O ministro da Casa Civil, Rui Costa, ensaiou traçar uma “intervenção” que deixasse os alimentos mais palatáveis para a população, mas teve logo de recuar porque o termo provoca engulhos no eleitorado e no mercado – o que não é super, aquele que ninguém sabe ao certo o que vende. Outras ideias, como importação de cereais, criação de uma rede popular de alimentos, congelamento de preços, todas foram devidamente vaiadas e abandonadas pelo Planalto.

O que restou é pequeno demais para causar impacto, ou antipático demais para ser levado a cabo. Lula vai usar de seu soft power e tentar seduzir os supermercadistas no sentido de que os preços precisam baixar. Medidas colaterais, como a redução nos custos nos mecanismos de vale-alimentação, todas estão sobre a mesa do encontro entre empresários do setor e o presidente, mas nada com potencial de reduzir o azedume de quem passa pela caixa registradora.

Já que o trabalho na Conab não foi feito e faltam duas safras entre agora e a eleição de 2026, o governo e Lula precisarão contar prioritariamente com a sorte: duas boas safras, ajudadas pelo clima, questões tributárias no exterior, bastante em voga na pauta de Donald Trump, dólar mais fraco, todas essas questões podem aleatoriamente diminuir a pressão para a reeleição.

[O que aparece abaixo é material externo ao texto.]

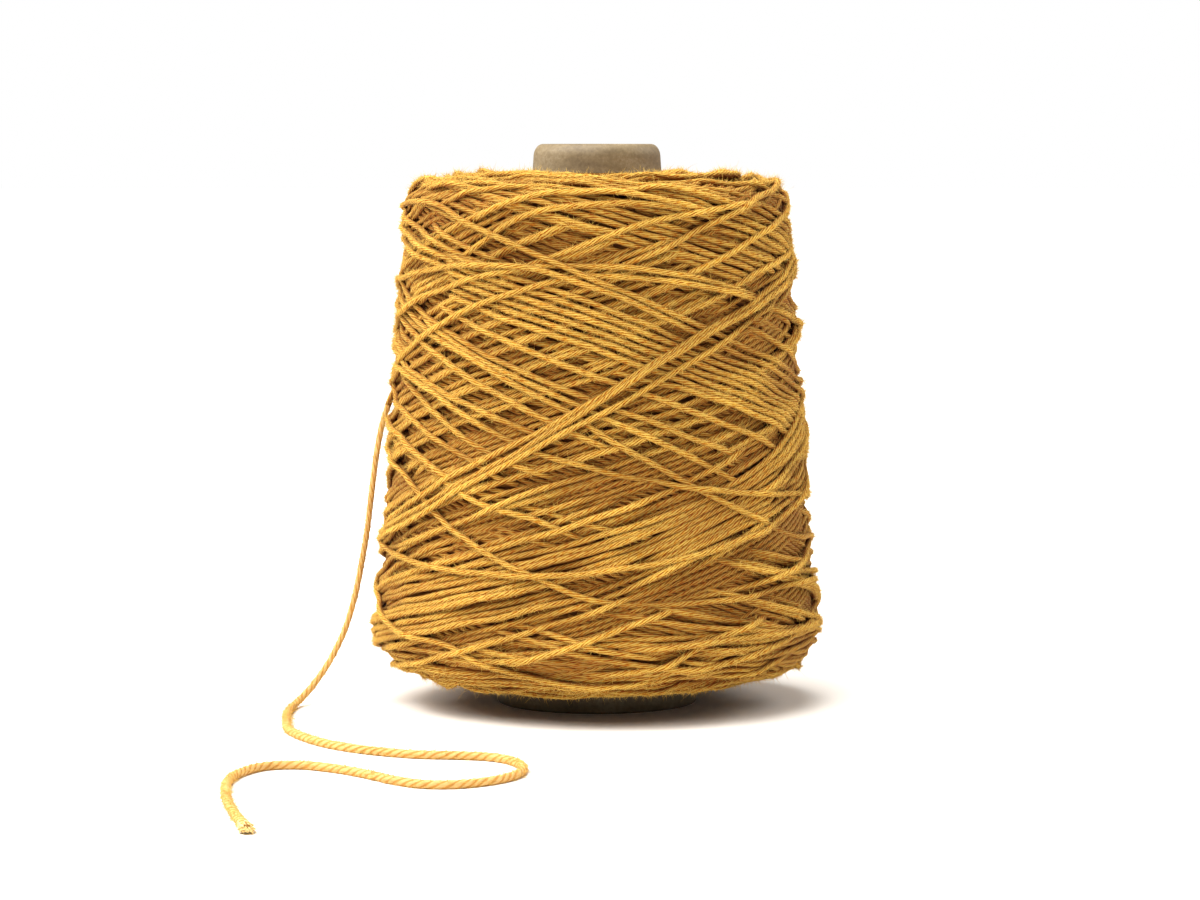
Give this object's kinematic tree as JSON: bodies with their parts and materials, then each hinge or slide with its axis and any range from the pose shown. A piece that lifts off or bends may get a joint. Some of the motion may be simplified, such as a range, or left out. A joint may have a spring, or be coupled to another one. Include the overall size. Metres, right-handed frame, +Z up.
{
  "type": "cone of yarn",
  "caption": "Mustard wool yarn cross-wound on a tapered paper cone that shows at both ends, with a loose end of yarn hanging at one side and lying in a bend on the surface in front.",
  "frame": {"origin": "centre of the paper cone's base, on the surface that it stands on", "axes": "+Z up along the cone's axis towards its nose, -Y towards the front where the loose end lies, +X to the right seen from the front"},
  "size_m": [0.1676, 0.3026, 0.17],
  "materials": {
    "paper_cone": "grey-brown pressed paper board, smooth and slightly waxy",
    "yarn": "soft mustard wool with a visible twist and short fuzz"
  },
  "bodies": {
    "root": {"paper_cone": "paper_cone", "yarn_package": "yarn", "loose_end": "yarn"}
  },
  "joints": []
}
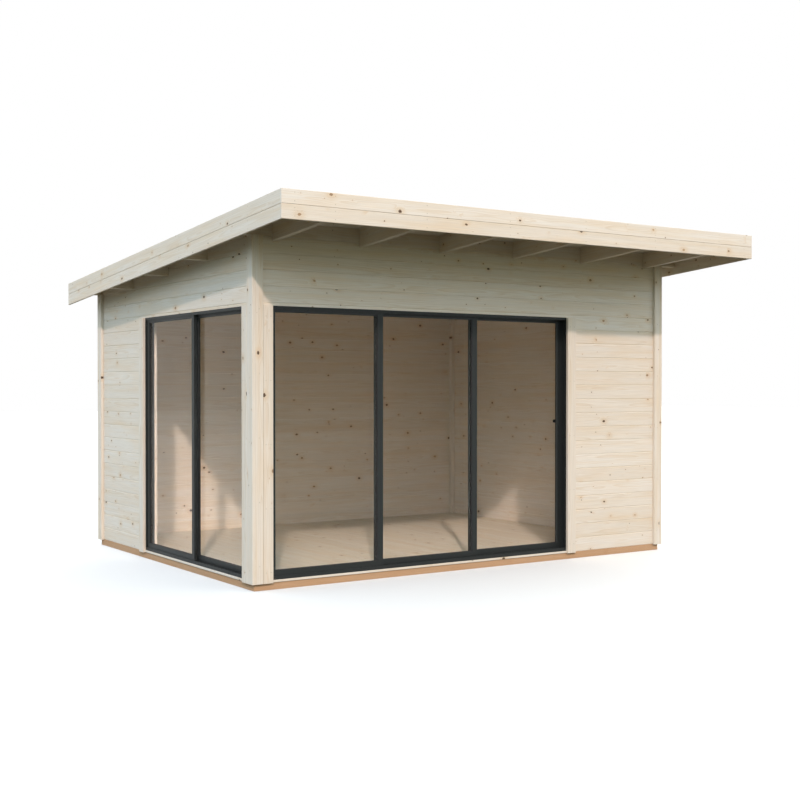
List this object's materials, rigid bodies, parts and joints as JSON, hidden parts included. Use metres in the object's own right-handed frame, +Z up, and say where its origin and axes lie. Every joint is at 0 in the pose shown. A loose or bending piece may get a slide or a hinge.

Mas nada indica que farão e o governo não pode esperar apenas pela sorte. Subsídios para ampliar a área plantada e talvez uma colher de chá da austeridade pedida pelo mercado possa restabelecer os preços dos alimentos à realidade. A massa trabalhadora com carteira assinada é recorde, os salários sobem pouco mas constantemente nos últimos meses com a queda do desemprego. Mas de nada adiantam ganhos se a renda for corroída pelos alimentos.

Na política, por vezes o que conta é saber fazer o arroz com feijão.